Ok I get that I might be horribly misinformed here but Im an A-Level econ student and Im going off of what my teacher told our class. So we learnt that when youre buying a foreign good, you must purchase the foreign countries currency by exchanging your own currency in order to buy that good right? So if the demand for certain imports increase, more people will exchange their currency for the other countries currency to buy those goods and the value of the other currency will appreciate from what I understand. But lets say that the demand for a currency decreases, then as per the demand and supply diagram the value of that currency depreciates, which can increase inflation and cause all sorts of problems. But then our teacher also told us that all trade is done in the US dollar? So how does what he told us apply or make sense? I guess Im kinda confused, I dont even know what im trying to ask. Like if all trade is done in the USD then why do other countries currencies fluctuate? There are probably tons of gaps in my knowledge but I wanna understand this properly cuz this has been bugging me, I wish econ was just maths lol.
Highschool student here, if trade is mostly in USD why do other currencies still fluctuate?
byu/Agreeable_Diver564 inAskEconomics
Posted by Agreeable_Diver564
4 Comments
USD is the intermediary. So if you have Indian Rupees and want to buy something in Brazil. Generally you go to a bank to make a payment. The bank takes your Rupees and exchanges it for USD. This USD is ‘sent’ to the seller’s bank and that bank converts it to Real to give to the seller. The USD acts as the trade currency.
This happens because nearly all banks have USD reserves while not many banks carry Brazil Real reserves. So it is easier for the Indian bank to convert the Rupees to USD because it is likely that the Brazilian bank doesn’t want to hold Rupees either.
Just picking up one point, your teacher is wrong (or may have been simplifying) about 100% of trade being done in USD. The dollar is dominant and particularly important for some commodities such as oil but plenty of trade is invoiced in other currencies, particularly in Europe and countries trading with Europe where the Euro is widely used.
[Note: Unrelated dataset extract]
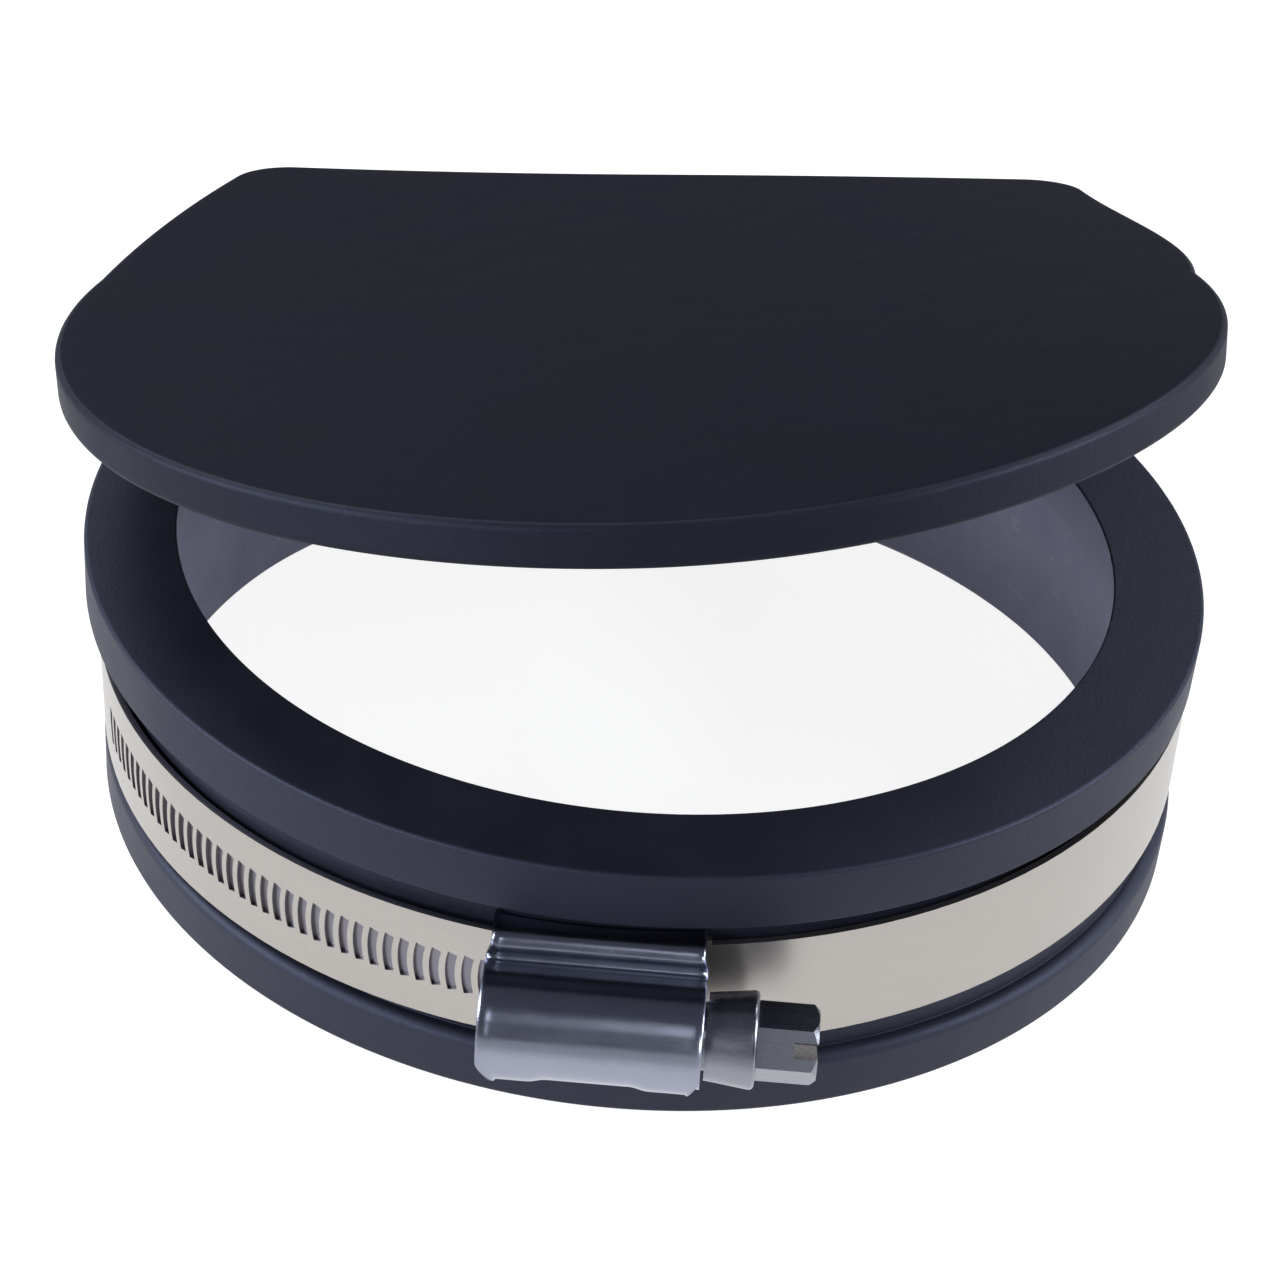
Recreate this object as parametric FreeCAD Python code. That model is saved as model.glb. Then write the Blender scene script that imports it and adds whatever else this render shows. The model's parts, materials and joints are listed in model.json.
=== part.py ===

https://www.federalreserve.gov/econres/notes/feds-notes/the-international-role-of-the-u-s-dollar-2025-edition-20250718.html
>The U.S. dollar share of international payments is about 50 percent and has even slightly increased in recent years. If intra-euro area payments are included, the dollar share is even higher at about 60 percent.
Lots of trade is done in USD, yes. But as operator, for example, of Interprint making toner cartridges in Thailand for American offices, there is still plenty of currency conversion done. After I make a sale, I tell my bankers to convert the currency to baht. I then pay my landlord, employees, and utilities bills with this bhat currency. My employees would not accept dollars generally. I’ll add that I may have overseas suppliers with whom I can pay in dollars. So I need not convert all of my international trade receipts to local currency.
Hope this helps
> But then our teacher also told us that all trade is done in the US dollar?
It’s an exaggeration to say that *all* international trade is done in US dollars. It’s used in about 54% of export trades, see the second dial [here](https://www.atlanticcouncil.org/programs/geoeconomics-center/dollar-dominance-monitor/).
It’s much more dominant in forex transaction where it is the other side of 88% of forex transactions.
> Like if all trade is done in the USD then why do other countries currencies fluctuate?
Lots of international goods and services trade is done in USD. However, even when this happens there must still be foreign exchange transactions. For example, let’s suppose that a company in the UK sell a product to a company in Albania in exchange for dollars. This UK company must pay it’s employees in pounds. So, it must offer the dollars on the forex market in exchange for pounds.
Now think about the company in Albania. Let’s say that it pays for this British product using profits. It’s profits are in Albanian Lek. It must exchange those Lek on the forex market to obtain dollars so it can pay for the products. So, the US dollar sits in-between the transactions but there are still forex trades occurring which change exchange rate. (As a sidenote, also notice that if the Albanian company gets a loan in dollars to buy the British product then it doesn’t need to do that forex trade).